Al di sotto degli eventi che catturano l’attenzione mediatica si snodano i processi più significativi che plasmano la realtà economica. Come le bolle sulla superficie dell’acqua possono essere indici di profondi rivolgimenti negli abissi sottostanti, così la comparsa di nuovi termini o la diffusione più ampia di parole precedentemente patrimonio di saperi specializzati e alieni ai profani. Nel momento in cui esse divengono importanti per il resto della società, qualcosa sta avvenendo.

Da qualche tempo compare sempre con maggiore insistenza il termine di «leverage loans».

L’espressione compare sempre più spesso nei giornali dedicati a finanza e mercati, quali il Sole 24-Ore e il Financial Times. Ma soprattutto sulla bocca di autorità regolative e di vigilanza: in un’intervista al Presidente della Fed (ottobre 2018), nel Financial Stability Report della stessa Fed (novembre 2018), nel Global Financial Stability Report del Fondo Monetario (ottobre 2018), in un articolo della Banca dei Regolamenti Internazionali, nella Financial Stability Review della Bce, ecc.

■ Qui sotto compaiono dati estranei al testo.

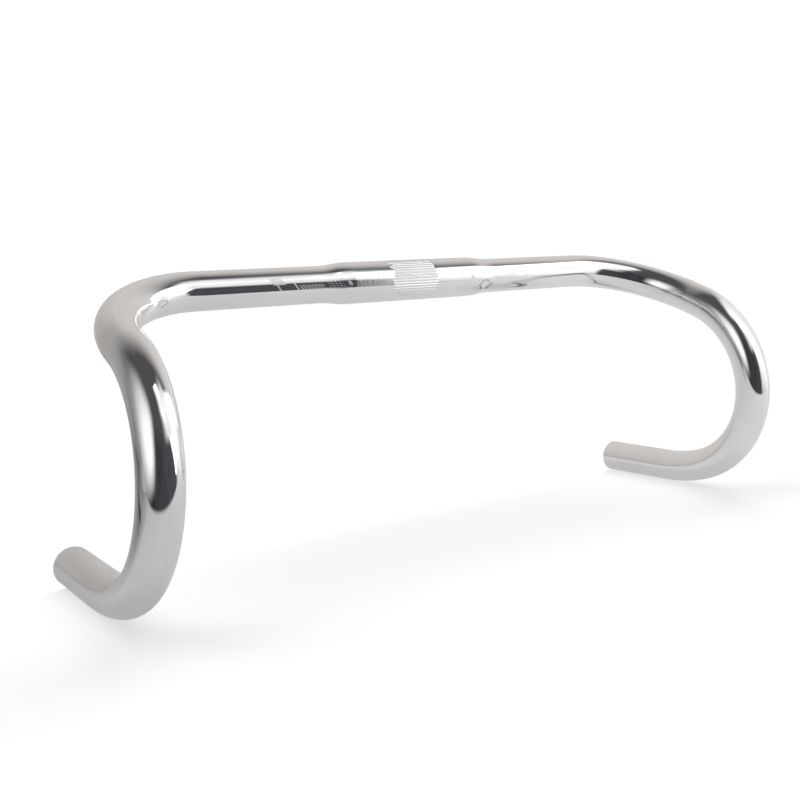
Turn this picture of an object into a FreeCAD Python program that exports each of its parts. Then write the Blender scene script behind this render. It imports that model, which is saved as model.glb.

Si tratta di prestiti fatti ad imprese particolarmente indebitate. «Leverage» (trad. «a leva») è un concetto finanziario che esprime un rapporto fra debito e patrimonio posseduto; la questione è particolarmente scottante quando l’entità dei debiti si approssima o supera quella del patrimonio.

Nello specifico si classifica come «leveraged loan» un prestito a un’impresa che ha un debito superiore a quattro volte le sue entrate. Concettualmente è qualcosa di tristemente affine ai mutui subprime: prestiti a persone non in grado di restituirli, nemmeno vendendo ogni grammo delle loro proprietà.

Prodotti finanziari che fecero faville – com’è noto – in virtù di due meccanismi:

  1. il tasso d’interesse è più alto, visto che si tratta di prestiti rischiosi (tanto più alto il rischio quanto le prospettive di profitto);
  2. i suddetti mutui entravano in un giro di compra-vendi attraverso istituzioni finanziarie, banche, fondi, spezzettate e frammiste ad altri tipi di prodotti (titoli di Stato, obbligazioni di aziende, ecc.) in maniera da non essere più riconoscibili come tali. Nessuno sapeva se e quanti ne avesse in pancia, incertezza da cui si originò il panico e il crollo del mercato interbancario.

I prestiti a leva sono particolarmente usuali nel contesto di fusioni e acquisizioni aziendali. Dato che operazioni così rischiose sono diventate meno fattibili per le banche, altri intermediari finanziari sono subentrati nel business.

Poco tempo fa sul sito della Banca di Francia è comparso un articolo che si intitolava: «Si deve avere paura dei prestiti a leva negli Usa»? La risposta degli autori è un sì. Nettissimo.

Mentre la cifra dei famigerati subprime allo scoppiare della crisi viene valutata sui 1300 miliardi di dollari, i prestiti a leva vanno arrampicandosi verso i 1200 miliardi.

In un contesto in cui il debito delle imprese non-finanziarie Usa è di livello paragonabile al 2007-08: solo quello delle grandi aziende ammonterebbe al 46% dell’attuale Pil Usa (che nel 2018 secondo i dati Fmi è valutato essere 20.494 miliardi di dollari), circa 10 trilioni. Nel 2008 il debito aziendale ammontava “solo” a 6,6 trilioni (ma rispetto a un Pil di circa 1/3 più piccolo).

Aggiungendo poi le piccole e medie imprese, il totale attuale disegna un ammontare pari a un catastrofico 74% sul Pil Usa attuale.

La Ue è messa un po’ meglio, ma non da non destare preoccupazione.

Va aggiunto che i prestiti a leva sono anch’essi soggetti ai meccanismi di cartolarizzazione: vengono spezzettati e circolano nel sistema in «salsicce» composite con altri tipi di prodotti.

Risulta chiaro quindi perché nelle pubblicazioni istituzionali sopra accennate e nei giornali che se ne occupano serpeggi una preoccupazione abbastanza viva: in un contesto in cui l’indebitamento delle aziende rimane altissimo (e anche delle persone, aggiungiamo), con una crescita che non è stata fondata sull’ampliamento della domanda di base (quindi maggiori stipendi, maggiore redistribuzione) un assetto così fragile può franare con facilità se vi fosse una recessione in arrivo (e ve ne sono robuste avvisaglie) capace di dare luogo a una catena di insolvenze. Il film del 2007-08 insomma.

Ovviamente i regolatori tendono a smorzare i toni dicendo che il mercato di tali prestiti è diverso e presenta meno rischi rispetto a dieci anni fa. Ma anche allora le rassicurazioni si sprecavano.